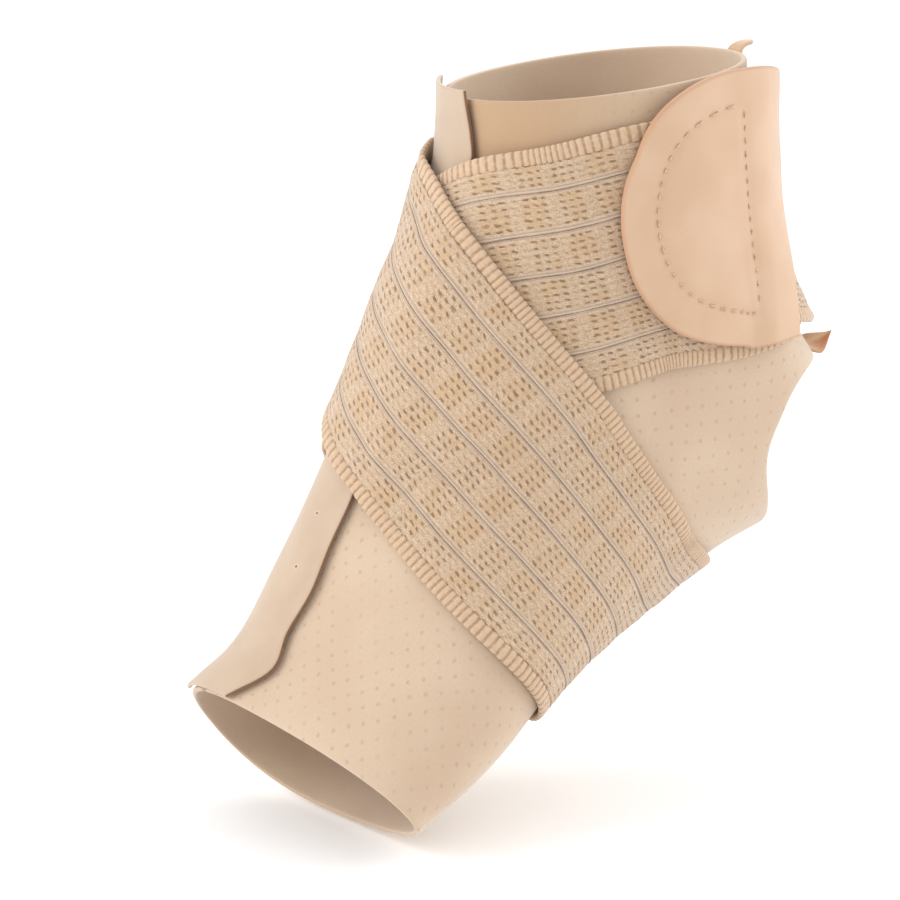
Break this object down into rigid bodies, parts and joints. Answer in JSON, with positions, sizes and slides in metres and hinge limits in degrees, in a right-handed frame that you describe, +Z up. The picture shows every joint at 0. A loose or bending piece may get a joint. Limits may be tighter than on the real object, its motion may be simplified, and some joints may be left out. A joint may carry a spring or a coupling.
{
  "type": "ankle brace",
  "caption": "Open-toe, open-heel ankle brace in its worn form, with a closing flap on the instep and an elastic strap wound in a figure of eight to a hook tab.",
  "frame": {"origin": "middle of the ankle, inside the hollow of the brace, where the ankle holds it", "axes": "+Z up along the leg, -X towards the toes and +X towards the heel, -Y towards the outer side of a left foot"},
  "size_m": [0.1823, 0.0862, 0.1948],
  "materials": {
    "sleeve_cloth": "matte beige foam-backed cloth with a fine grid of small dimples",
    "flap_cloth": "plain smooth matte beige cloth",
    "seam_cloth": "doubled beige cloth with a raw edge",
    "knitted_elastic": "open sandy knitted elastic with ribbed edges and lengthwise rubber threads",
    "tab_cover": "smooth peach-beige cover with a soft edge and a stitched half round"
  },
  "bodies": {
    "root": {"sleeve": "sleeve_cloth", "closure_flap": "flap_cloth", "back_seam": "seam_cloth", "elastic_strap": "knitted_elastic", "hook_tab": "tab_cover"}
  },
  "joints": []
}
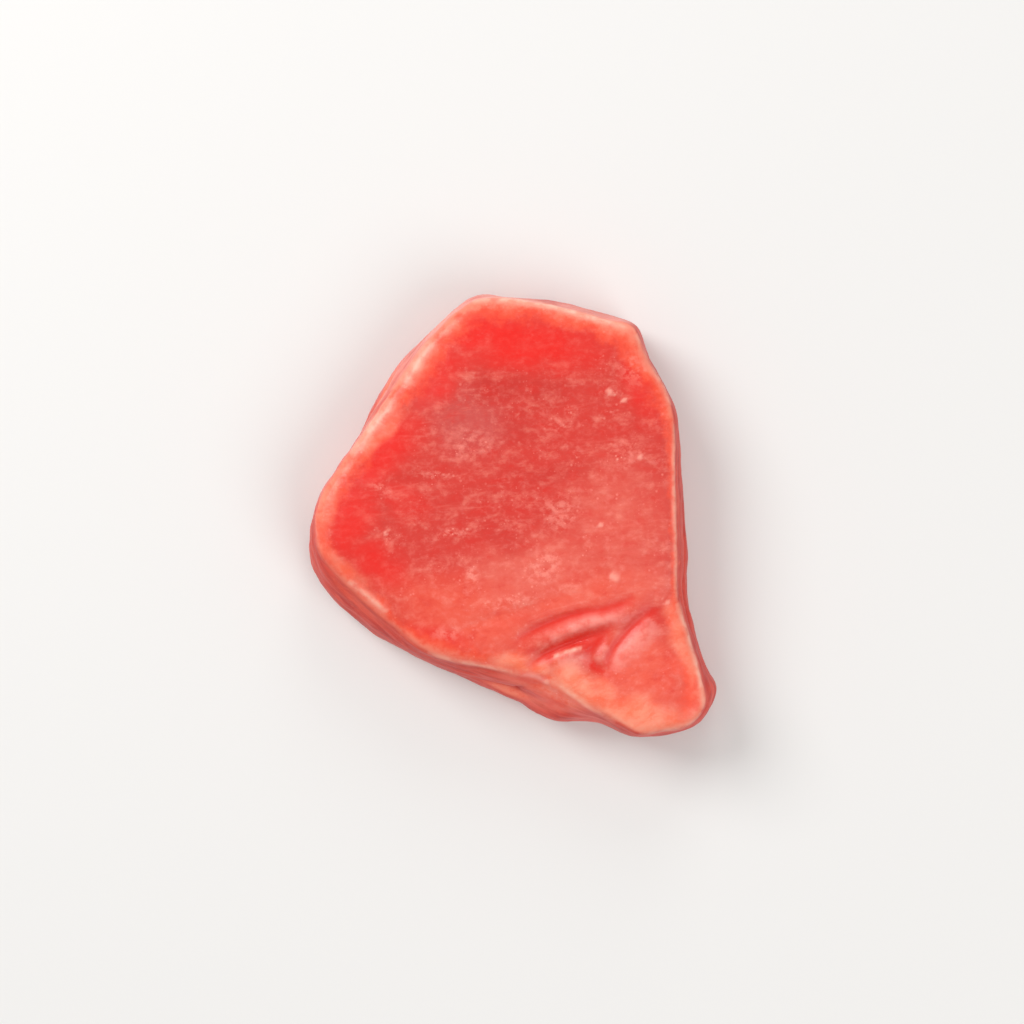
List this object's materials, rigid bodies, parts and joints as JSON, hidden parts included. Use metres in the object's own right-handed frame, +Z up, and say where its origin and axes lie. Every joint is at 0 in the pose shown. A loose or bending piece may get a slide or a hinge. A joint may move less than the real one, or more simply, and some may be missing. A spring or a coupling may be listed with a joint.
{
  "type": "raw tuna steak",
  "caption": "Raw red tuna steak: a flat uneven slab of wet flesh with a rounded rim, sloping cut sides and a small folded lobe at one corner.",
  "frame": {"origin": "middle of the steak's box, on the face it rests on", "axes": "+Z up through the thickness, +Y along the longer side of the slice, +X across it, with the folded lobe at +X and -Y"},
  "size_m": [0.09, 0.0974, 0.02],
  "materials": {
    "flesh": "wet raw flesh"
  },
  "bodies": {
    "root": {"steak": "flesh"}
  },
  "joints": []
}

__________________________________________________

### Task goal
Looking at the entries above, say how many lines contain the word "bending". Only the number is wanted.

### Task result
2